My first demonstration of the importance of empathy came when I was promoted to National Sales Manager of Family Circle magazine, my first foray into the wonderful world of print. It was my first time being responsible for a sales team in another State. The Melbourne manager had been significantly under-performing for some time, and one of my first acts was to move him on.
This move was greeted in the Melbourne market with deafening silence – by which I mean that all our clients just stopped talking to me, and it took me months to figure out what had happened.
Well actually, I never did figure it out, someone took pity on me and told me – “You should never have fired him. We knew he was hopeless, but he was our mate, and we made sure you got your fair share of whatever money we had to spend. We looked after him, and you shouldn’t have moved on him without checking with us first.”
At the time, of course, I was outraged that they should have the impertinence to think I should have asked them first, but of course, in a weird sort of way, they were right. I should have brought them with me. I should have explained what I needed to do, and why, and I shouldn’t have surprised them.

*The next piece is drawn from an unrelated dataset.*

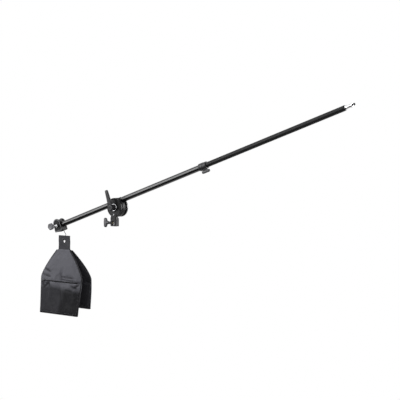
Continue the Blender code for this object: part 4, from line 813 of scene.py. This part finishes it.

I’m astonished as I listen to my coaching clients at how frequently we still don’t take the time to understand what’s motivating the people we need to influence. Younger people in particular can verbalize their own feelings with alacrity, but can seem genuinely bewildered when you ask them how their colleagues may be feeling about the same issue.
Empathy is a learned skill. Anyone can learn how to do it, and like everything else, the more we practice, the better we get at it.
Someone who is really skilled at empathy can make you feel like you’re the only person in the room – it’s a great management technique, and a really rewarding social skill. We would all benefit by being better at it.